College of the Mainland comes to League City

College of the Mainland President Dr. Warren Nichols and Dr. Jennifer Goodman, superintendent of Odyssey Academy, agree that COM will lease an Odyssey Academy facility in League City for COM dual credit classes.
College of the Mainland President Dr. Warren Nichols and Dr. Jennifer Goodman, superintendent of Odyssey Academy, agree that COM will lease an Odyssey Academy facility in League City for COM dual credit classes.

College of the Mainland has signed an agreement with Odyssey Academy in League City to lease a facility to accommodate COM’s burgeoning dual credit and academic credit classes. 

COM will lease the nearly 6,000 square-foot Odyssey Academy facility at 102 E. Walker St., renamed COM’s Learning Center – League City East. The facility will serve some of COM’s more than 1,000 dual credit students in addition to the main campus and current COM Learning Center – North County at 200 Parker Ct. in League City.  History, sociology, sign language and German classes will be offered in the evenings during the fall 2017 semester at League City East, and these classes will be open to all COM students.

“College of the Mainland’s second center for dual credit classes in League City will provide affordable college classes that will provide aspiring professionals with an opportunity to acquire college classes both at a faster rate and at a reduced cost as compared with most four-year universities,” said Scott Livingston, director of economic development for League City.

“A community college provides quality education that supports the economic well-being of a community in many ways. It provides convenient and affordable vocational training and college education that strengthens local business employment, makes the community more competitive in attracting new, quality primary employers, and supports citizens who are entering the workforce for the first time, re-entering the workforce, and/or changing professions.”

The center will be busy – it will serve dual credit students from Clear Falls High School in the mornings and COM credit students in the evenings and afternoons.

Students taking dual credit classes earn both high school and college credit simultaneously at a fraction of the cost of a university course. Some students earn so many credits that they can begin at a university as a college sophomore.

“I’m very happy to have dual credit close by for our students. It’s safer and more convenient for our students and they will be with other dual credit students from other schools,” said Dr. Jennifer Goodman, superintendent of Odyssey Academy, a public charter school in the Bay Area and Galveston.

“Dual credit is wonderful way to transition students to college, especially for first-generation college students. We want students to see what college is like and see it is attainable.”

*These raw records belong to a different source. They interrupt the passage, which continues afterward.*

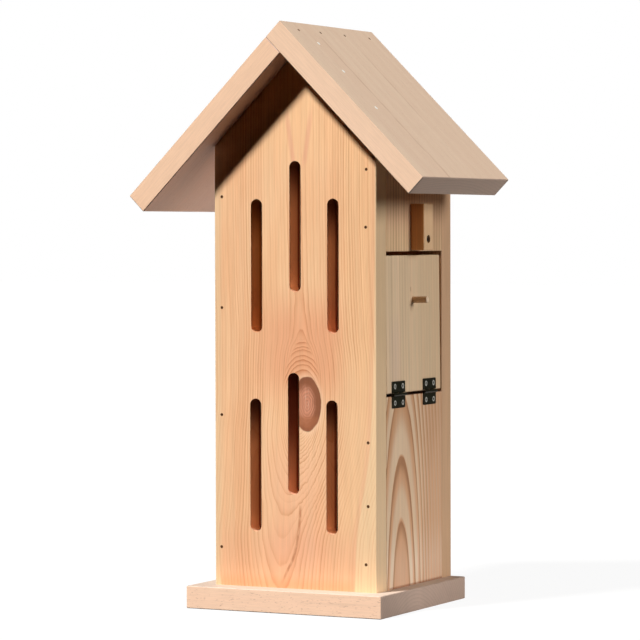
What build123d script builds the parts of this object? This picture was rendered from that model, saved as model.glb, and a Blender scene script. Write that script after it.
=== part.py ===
from build123d import *
from math import cos, hypot, radians, sin, tan
import os

os.makedirs("parts", exist_ok=True)

# A gabled timber box with slots in its front board and a door in its right side.
# Millimetres. X runs across the front, Y from front to back, Z up.
# The origin is on the underside of the base board, midway between the walls.

# Walls
house_width = 160.0
house_depth = 156.0
front_thickness = 20.0
back_thickness = 20.0
side_thickness = 20.0
eave_height = 411.0
eased_edge = 0.6

# Base board
base_thickness = 20.0
base_left_overhang = 18.4
base_right_overhang = 14.1
base_front_overhang = 20.8

# Roof boards
roof_pitch = 45.0
roof_thickness = 20.0
roof_board_length = 195.0
roof_front_overhang = 27.0

# Slots in the front board
slot_width = 11.2
slot_pitch = 37.8
slot_length = 118.0
lower_row_shift = -1.2
lower_slots_height = 69.3
lower_middle_rise = 34.0
lower_middle_length = 107.4
upper_slots_height = 246.0
upper_middle_shift = 0.6
upper_middle_rise = 36.0
upper_middle_length = 115.3

# Door opening and door, with the gaps that the saw left
opening_bottom = 190.2
door_height = 121.3
door_thickness = 20.0
door_bottom_gap = 2.5
door_top_clearance = 1.5
door_front_gap = 0.5
door_rear_gap = 2.4
door_lean = 0.6

# Dowel that serves as the door's knob
knob_radius = 2.9
knob_reach = 14.5
knob_depth = 12.0
knob_below_door_top = 39.7
knob_from_middle = -1.0
glue_clearance = 0.05

# Turn button that holds the door shut, here turned up and clear of it
button_thickness = 12.8
button_width = 19.5
button_length = 41.5
button_pivot_from_end = 10.0
button_pivot_above_opening = 11.0
button_from_middle = 1.5
button_running_gap = 0.3
button_bore_clearance = 0.08
button_screw_radius = 1.9
button_screw_head_radius = 3.3
button_screw_head_height = 2.2
button_counterbore_clearance = 0.3
button_counterbore_depth = 3.6
button_screw_grip = 14.0

# Butt hinges
hinge_length = 26.0
hinge_front_inset = 10.0
hinge_rear_inset = 12.4
leaf_reach = 11.8
leaf_thickness = 1.0
leaf_corner = 0.8
barrel_radius = 1.5
pin_radius = 0.75
pin_clearance = 0.05
knuckle_count = 5
knuckle_gap = 0.2
knuckle_turning_room = 0.3

# Countersunk screws of the hinges
screw_from_axis = 7.3
screw_spacing = 15.8
screw_head_radius = 2.4
screw_head_height = 0.8
screw_head_proud = 0.1
screw_shank_radius = 1.0
screw_length = 10.0
screw_clearance = 0.05
recess_length = 2.6
recess_width = 0.6
recess_depth = 0.5

# Places worked out from the sizes above
half_width = house_width / 2
half_depth = house_depth / 2
slope = radians(roof_pitch)
gable_height = eave_height + half_width * tan(slope)
ridge_height = gable_height + roof_thickness / cos(slope)
side_front = -half_depth + front_thickness
side_back = half_depth - back_thickness

axis_x = half_width + barrel_radius
axis_z = opening_bottom + door_bottom_gap / 2
hinge_axis = Axis((axis_x, 0, axis_z), (0, 1, 0))
door_bottom = opening_bottom + door_bottom_gap
door_top = door_bottom + door_height
door_inside_x = half_width - door_thickness
swing_rise = hypot(axis_x - door_inside_x, door_top - axis_z) - (door_top - axis_z)
opening_top = door_top + swing_rise + door_top_clearance
door_front = side_front + door_front_gap
door_back = side_back - door_rear_gap

button_pivot_z = opening_top + button_pivot_above_opening
button_back_x = half_width + button_running_gap
button_face_x = button_back_x + button_thickness

hinge_starts = {
    "front": door_front + hinge_front_inset,
    "rear": door_back - hinge_rear_inset - hinge_length,
}

FROM_LOW = (Align.MIN, Align.MIN, Align.MIN)
ALONG = (Align.CENTER, Align.CENTER, Align.MIN)


def block(low, high):
    """A rectangular solid between two opposite corners."""
    size = [b - a for a, b in zip(low, high)]
    return Pos(*low) * Box(*size, align=FROM_LOW)


def eased(edges):
    """The piece with these edges lightly bevelled, as sandpaper leaves a sawn board."""
    return chamfer(edges, eased_edge)


def drawn_from_front(points, front, back):
    """A solid whose outline is drawn in X and Z, running from front to back."""
    outline = make_face(Polyline(*points, close=True))
    return extrude(Plane.XZ.offset(-back) * outline, back - front)


def pointing_out(shape, x, y, z):
    """Turn a shape that points up so that it points out of the right wall."""
    return Pos(x, y, z) * Rot(0, 90, 0) * shape


def leant(shape):
    """Tip a piece of the closed door in on its hinges, because nothing stops its top flush."""
    return shape.rotate(hinge_axis, -door_lean)


# Base board
def make_base_board():
    low = (-half_width - base_left_overhang, -half_depth - base_front_overhang, 0)
    high = (half_width + base_right_overhang, half_depth, base_thickness)
    return eased(block(low, high).edges())


# Front board with its slots, and the plain back board
def gable_board(front, back):
    points = [
        (-half_width, base_thickness),
        (half_width, base_thickness),
        (half_width, eave_height),
        (0, gable_height),
        (-half_width, eave_height),
    ]
    board = drawn_from_front(points, front, back)
    return eased(board.edges().filter_by(Axis.Z))


def slot_places():
    """The middle, bottom and length of each routed slot, row by row."""
    lower_middle = (lower_row_shift, lower_slots_height + lower_middle_rise, lower_middle_length)
    upper_middle = (upper_middle_shift, upper_slots_height + upper_middle_rise, upper_middle_length)
    places = [lower_middle, upper_middle]
    for shift, bottom in ((lower_row_shift, lower_slots_height), (0, upper_slots_height)):
        places.append((shift - slot_pitch, bottom, slot_length))
        places.append((shift + slot_pitch, bottom, slot_length))
    return places


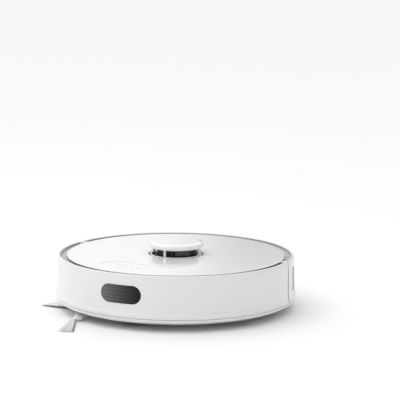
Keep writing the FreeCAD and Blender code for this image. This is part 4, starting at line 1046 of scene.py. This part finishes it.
class VACUUM_OT_drive_wheels(bpy.types.Operator):
    """Model both drive wheels: treaded tyres, spoked hubs and the swinging gear cases"""
    bl_idname = "vacuum.drive_wheels"
    bl_label = "Drive Wheels"

    def execute(self, context):
        for side, sign in (("left", 1), ("right", -1)):
            tyre = side + "_tyre"
            axis = across_axis(tyre)
            across = middle(tyre).x
            radius = (high(tyre).z - low(tyre).z) / 2
            self.tyre(side, across, axis, radius)
            self.hub(side, sign, across, axis, radius - 5 * MM)
            arm = softened(side + "_wheel_arm", 0.6 * MM)
            mount(arm, side + "_arm", "plastic_grey", side + "_wheel_arm")
        return {"FINISHED"}

    def tyre(self, side, across, axis, radius):
        """A tyre whose tread blocks are drawn out of a plain band in two staggered rows."""
        blocks = looks().tread_blocks
        outer = radius / MM - 1.6
        inner = radius / MM - 5.0
        band = lathe(side + "_tyre_tread", [(inner, -8.5, 0), (outer - 0.8, -8.5, 0), (outer, -7.6, 0), (outer, 0, 0),
                                            (outer, 7.6, 0), (outer - 0.8, 8.5, 0), (inner, 8.5, 0)],
                     blocks * 4, "X")
        edit(band)

        def is_block(place, item):
            turn = math.atan2(place.z, place.y) / math.tau * blocks * 4
            row = 0 if place.x < 0 else 2
            return place.yz.length > (outer - 0.4) * MM and (math.floor(turn) + row) % 4 in (0, 1, 2) \
                and abs(item.normal.x) < 0.2
        pick("FACE", is_block)
        bpy.ops.mesh.extrude_region_shrink_fatten(TRANSFORM_OT_shrink_fatten={"value": -1.5 * MM})
        bpy.ops.object.mode_set(mode="OBJECT")
        close_mesh(band)
        ease(band, 0.22 * MM, 2, 40)
        band.data.transform(Matrix.Translation((across, axis[0], axis[1])))
        mount(smooth(band), side + "_wheel", "rubber_black", side + "_tyre")

    def hub(self, side, sign, across, axis, radius):
        """A dished hub with five pockets between its spokes and a domed centre."""
        outer = radius / MM
        hub = lathe(side + "_hub_disc", [(0, -8.3, 0), (outer - 0.05, -8.3, 0.3), (outer - 0.05, 8.3, 0.3),
                                         (outer - 2.6, 8.3, 0.6), (outer - 3.6, 5.2, 0.8), (9, 4.6, 0.8),
                                         (8, 7.2, 0.8), (0, 7.6, 0)], 96, "X", closed=False)
        cutters = []
        for index in range(5):
            deselect()
            bpy.ops.mesh.primitive_cylinder_add(vertices=24, radius=4.4 * MM, depth=8 * MM,
                                                location=(6.6 * MM, 0, 16.6 * MM), rotation=(0, math.pi / 2, 0))
            pocket = settle(added("pocket"))
            pocket.data.transform(Matrix.Rotation(index * math.tau / 5, 4, "X"))
            cutters.append(pocket)
        carve(hub, *cutters)
        ease(hub, 0.25 * MM, 2, 50)
        shaft = lathe("hub_shaft", [(0, -19, 0), (4, -19, 0.4), (4, -8, 0), (0, -8, 0)], 32, "X", closed=False)
        hub = combine(side + "_wheel_disc", [hub, shaft])
        if sign < 0:
            hub.data.transform(Matrix.Rotation(math.pi, 4, "Z"))
        hub.data.transform(Matrix.Translation((across, axis[0], axis[1])))
        mount(smooth(hub), side + "_wheel", "plastic_grey", side + "_wheel_hub")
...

COM serves students, who can begin dual credit at any age, from Texas City, Hitchcock, Santa Fe, Dickinson, Friendswood and Clear Creek ISDs and Bay Area Christian School.

"Dual credit is growing everywhere in COM’s district, especially in the north county – Clear Springs, Clear Falls, Clear Creek and Bay Area Christian,” said Theresa Jones, dual credit coordinator. “Leasing Odyssey Academy will let us serve more students.”

COM dual credit students can take academic classes or workforce classes that prepare them to earn certificates in growing fields. Current options for workforce classes include networking administration, welding, medical assistant, cosmetology, pharmacy technician, graphic design, drafting, computer programming, criminal justice.

“Dual credit students typically take English, history, government, psychology and sociology. This past year we introduced American Music and Intro to Theatre classes. They are options for them to get a creative arts credit that they need for a bachelor’s degree and satisfy high school fine arts requirements,” said Jones.

Another option for high school students is Collegiate High School, which allows students to take all academic classes at COM campus but complete extracurricular activities at their high school.

“We have around 22 students in COM Collegiate High School. It’s a fantastic opportunity for our students – many are first-generation college students,” said Goodman. “One in particular was Maria Henriquez, who was accepted to the Texas High School Aerospace Scholars Program. She is one student for whom it made a difference.”